Avec cette idée on peut faire un appel à une fonction qui ne prend pas de paramètre et ne retourne pas de valeur.

On peut communiquer avec le reste du programme via une variable globale.

Exemple

On peut ainsi par exemple faire une fonction qui mutliplie par 2 une variable globale. On appelle 3 fois la fonction et on affiche le résultat à chaque fois.
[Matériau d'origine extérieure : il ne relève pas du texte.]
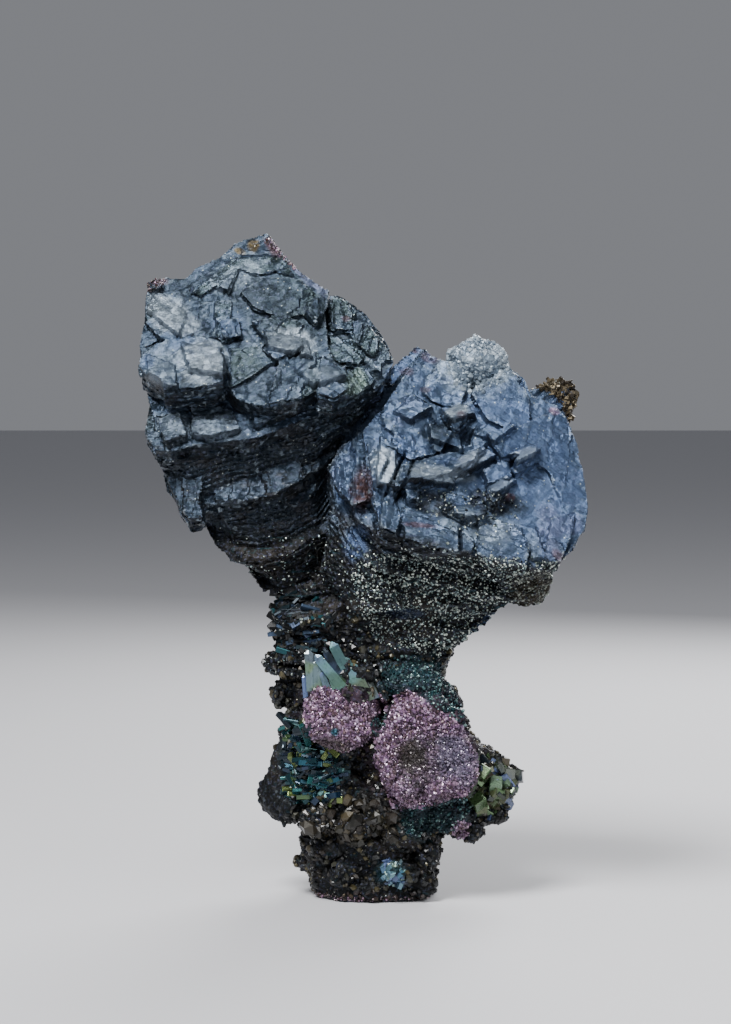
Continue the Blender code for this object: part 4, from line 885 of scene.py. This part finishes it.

PUSHI 1 # variable globale i habite à l'adresse 0
JUMP 1
LABEL 0 # Notre Fonction
PUSHG 0
PUSHI 2
MUL
STOREG 0
RETURN  # Fin de Notre Fonction
...
LABEL 1 # Main
CALL 0  # appel 1
PUSHG 0
WRITE
CALL 0  # appel 2
PUSHG 0
WRITE
CALL 0 # appel3
PUSHG 0
WRITE

Autres Exercices

Il faut pour chaque exercice produire et tester du code MVàP qui réaliser le calcul ou le programme demandé.

Exercice

Lire un entier n et calculez n4+56-2

Exercice

Lire un entier n et calculez 24+n6-2

Exercice

Même chose que ci-dessus mais avec un programme optimisé (qui donne le même résultat mais avec un minimum d'instructions).

Exercice

Lire un entier n. Si n est nul le programme écrit 20 sinon 10.

Exercice

Et parce qu'il faut bien une question un peu plus difficile. Lire un entier n. Le programme écrit 2^n.